Go Ahead, Make Yourself A Job Title
Growing up, I wanted to be an author. Seemed to be a fine profession. Good thing I have a lot of patience with myself. I had friends who wanted to be doctors, lawyers, waitresses and librarians. Real jobs with real names.
Now I look around at people’s profiles on Twitter or Facebook and realize that there are so many new job titles out there I never could have imagined. In fact, I’m not even sure they are real jobs. Who makes these up and WHO trains these people to become these fantastic beings?
Here are a few examples of the “what the hell do you do” job titles I’ve found floating around in the social media world. I’m going to attempt to define what the actual job is, but I’m not sure I will be correct. Then again, it seems to me that anything goes these days when giving yourself that all important job title.
Collaborator - You’re the person that gets the party started.

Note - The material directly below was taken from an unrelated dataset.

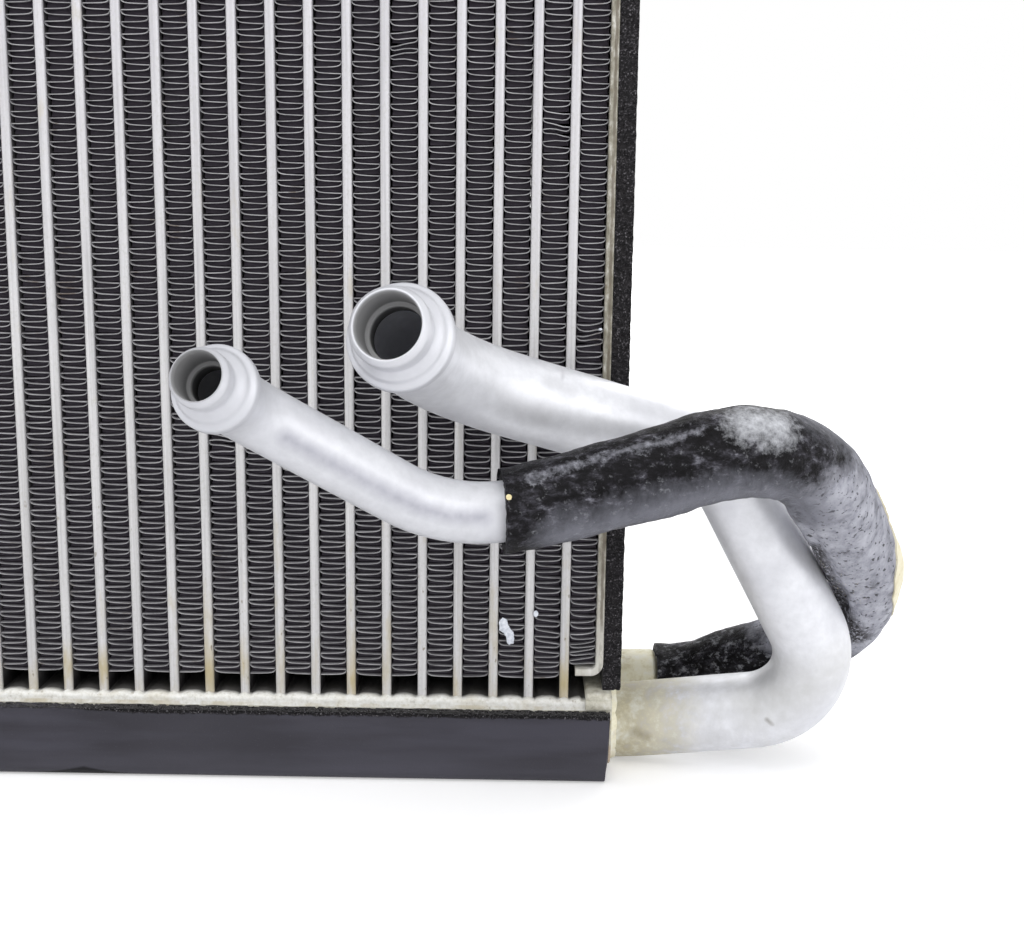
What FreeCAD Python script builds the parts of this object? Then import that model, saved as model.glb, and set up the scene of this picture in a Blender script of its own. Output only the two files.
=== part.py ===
# Evaporator core of a vehicle air conditioner: flat tubes with folded fins between them,
# a header and tank at each end, side plates, foam seals, and two bent refrigerant pipes.
# Millimetres, +Z up. X runs across the tubes, the pipes leave at +X and turn to -Y.
# The origin is the middle of the face that the core stands on.
import FreeCAD, Part
import math
import os

V = FreeCAD.Vector
os.makedirs("parts", exist_ok=True)

# Driving dimensions of the core
tube_count = 26
tube_pitch = 8.3
tube_thick = 2.1
tube_depth = 56.0
tube_wall = 0.4
tube_web = 3.0
tube_into_tank = 2.0
tube_edge_flat = 1.0
tube_edge_bevel = 0.8
fin_thick = 0.40
fin_crest = 0.9
fin_inset = 0.8
fin_waves = 7
fin_to_header = 4.8

# Driving dimensions of the tanks and headers
foam_under = 2.5
foam_side = 3.4
foam_corner = 3.0
tank_wall = 1.6
tank_height = 14.5
tank_corner = 5.0
tank_overhang = 1.6
header_thick = 2.0
dome_rise = 0.8
dome_margin = 0.45
dome_flat = 2.8
dome_end = 0.8
tube_free = 192.0
cap_thick = 1.8
cap_ridge_width = 4.5
cap_ridge_rise = 2.4
cap_tab = 0.6
baffle_thick = 1.5
foam_gap = 0.1
foam_end_gap = 0.6
tank_margin = 0.45
tab_gap = 0.1

# Driving dimensions of the side plates and their foam strips
plate_thick = 1.8
plate_bend = 3.0
foot_gap = 1.5
foot_lift = 5.8
strip_thick = 4.3
strip_inset = 0.3

# How far a cut runs past the face that it leaves by
over = 1.0

# Driving dimensions of the pipes
suction_od = 18.0
suction_wall = 1.3
suction_spigot_r = 6.0
suction_inset = 12.0
suction_lead = 4.5
spigot_wall = 1.2
suction_collar_r = 10.5
suction_nose_r = 7.8
suction_mouth_r = 6.2
suction_seat_r = 5.4
liquid_od = 12.4
liquid_wall = 1.2
liquid_spigot_r = 5.0
liquid_inset = 14.0
liquid_collar_r = 7.8
liquid_nose_r = 5.3
liquid_mouth_r = 4.2
liquid_seat_r = 3.5
socket_od = 16.2
socket_length = 13.9
socket_seat = 2.0
socket_floor = 4.0
pipe_lift = 7.6
sleeve_od = 17.6
sleeve_turn = 10.5
sleeve_bend_share = 0.9
tape_thick = 0.5
tape_width = 9.0
tape_share = 0.8
pipe_end_wall = 1.4
pipe_sides = 14
bore_sides = 8
end_sides = 16
bend_step = 20.0

# Stepped end of a pipe: distances along its axis from the end of the route, and its steps
end_back = 1.6
collar_front = 1.1
shoulder_front = 2.2
lip_from = 2.8
lip_to = 3.6
lip_height = 0.5
groove_to = 4.6
groove_depth = 0.3
end_length = 9.0
nose_chamfer = 0.6
mouth_chamfer = 0.4
seat_front = 2.6
seat_back = 1.0
seat_taper = 2.0
bore_overlap = 0.5
bore_reach = 7.0

# Corners of the suction pipe, from its hole in the cap: out or in along X, forwards, and up
suction_low_out = 54.25
suction_low_fore = 11.4
suction_low_up = 9.1
suction_top_out = 22.55
suction_top_fore = 15.4
suction_top_up = 67.9
suction_neck_in = 39.05
suction_neck_fore = 34.9
suction_neck_up = 87.4
suction_end_in = 44.85
suction_end_fore = 62.6
suction_end_up = 97.4

# Corners of the liquid pipe: out or in from the cap, forwards of the tubes' front, and up
liquid_low_out = 22.55
liquid_far_out = 68.35
liquid_far_fore = 9.9
liquid_far_up = 24.9
liquid_top_out = 34.15
liquid_top_fore = 36.0
liquid_top_up = 78.6
liquid_dip_in = 34.15
liquid_dip_fore = 42.2
liquid_dip_up = 59.6
liquid_neck_in = 72.45
liquid_neck_fore = 61.6
liquid_neck_up = 85.2
liquid_end_in = 74.55
liquid_end_fore = 74.5
liquid_end_up = 90.2

# Levels and spans that follow from the dimensions above
fin_height = tube_pitch - tube_thick
core_half = (tube_count - 1) * tube_pitch / 2 + tube_thick / 2 + fin_height
plate_outer = core_half + plate_thick
strip_outer = plate_outer + strip_thick
tank_half = plate_outer + tank_margin
cap_outer = tank_half + cap_thick
tank_y = tube_depth / 2 + tank_overhang
z_tank = foam_under
z_header = z_tank + tank_height
z_plate = z_header + header_thick
z_mid = z_plate + tube_free / 2
total_height = 2 * z_mid
z_fin = z_plate + fin_to_header
ridge_top = z_plate + cap_ridge_rise
foot_z = z_plate + foot_lift


def box(x0, x1, y0, y1, z0, z1):
    return Part.makeBox(x1 - x0, y1 - y0, z1 - z0, V(x0, y0, z0))


def save(shape, name):
    shape.exportStep("parts/" + name + ".step")


def face_of(points):
    return Part.Face(Part.makePolygon(points + [points[0]]))


# A flat tube's section in a level plane, centred on x, with bevelled front and rear edges
def slot_face(x, z):
    side = tube_thick / 2
    tip = tube_edge_flat / 2
    end = tube_depth / 2
    bevel = end - tube_edge_bevel
    half = [V(x - side, -bevel, z), V(x - tip, -end, z), V(x + tip, -end, z), V(x + side, -bevel, z)]
    other = [V(x + side, bevel, z), V(x + tip, end, z), V(x - tip, end, z), V(x - side, bevel, z)]
    return face_of(half + other)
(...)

Frugalist - You’re cheap. I dated you once.
Innovation Facilitator – You make things up. Constantly.
Mindmapping Planner – No clue. You’re like a brain GPS?
Sustainability Scenario Builder – This is just a group of words that means you spin around in your chair all day trying to figure out what you’re going to be when you grow up.
Passion Mentor – Did you mean “Cupid”?
Social Media Manager – You have a lot of followers on Twitter
Possibility Thinker – Daydreamer
Strategic Director - With your friend the “Innovation Facilitator”, you try to figure out how to use the shit he makes up.
Commentator on Bull Crap – Hey, that’s me! I knew that sounded familiar!!
These new fangled job titles are worse than calling the garbage man a “sanitation engineer” or me “just a Mom“. How about just being yourself?
Not much else to say. It’s Friday and school vacation is winding down. Give me a break.
Tags: Social Media
Think I'll start calling myself a "Developmental Planning Consultant" ~ a/k/a "Mom" & "Grandmom"
You're a hoot! You brighten my day!
I’m currently an IT Specialist with the Department of Redunancy Department.
Didn’t seem to work the first time. Boy I sure hope it doesn’t post two times
I’m currently an IT Specialist with the U.S. Department of Redundancy Department.
I claim to be a Bad Housekeeper Extraordinaire. At least I’m honest.
This is too funny! love your blog….thanks for stopping by mine :O) happy VGNO!!!
I’m a Wrinkle Paramedic.
Maybe I should stop calling myself a SAHM. I mean, “domestic maternal manager” sounds so much more important…and maybe I could charge more.
Happy VGNO!
HA! Love it! Happy VGNO!
hmmm.. wonder what you would say about my job title!!! Love this!
Is there a job title for someone who spends hours blogging while scarfing down trader joe’s popcorn and swigging diet coke? No? Darn! H
Visiting from Ann’s GNO. Happy Friday!
Ha! BTW I think (I could be wrong) that mindmapper? That’s the person who writes Sudoku puzzles.
And wow I’m so honored that you mentioned my long life career: Possibility Thinker.
I’ve been a PT now for about 45 years or so…
Super post!
You are hilarious.
Great post!
Hah! I think I’ve pretty much decided not to follow anyone whose bio includes in all seriousness any form of “social media innovator/entrepreneur/collaborator/manager/bullshit artist”
Me? I am what I am and that’s all that I am…
LOL. Hey you caught me at lunch (*yes at my desk, yes it was microwaved, yes I get crumbs in my keyboard…sue me!) I love being the first to comment!
My title has Director in it. I think that means I’m a Traffic Cop….. Yep…pretty accurate!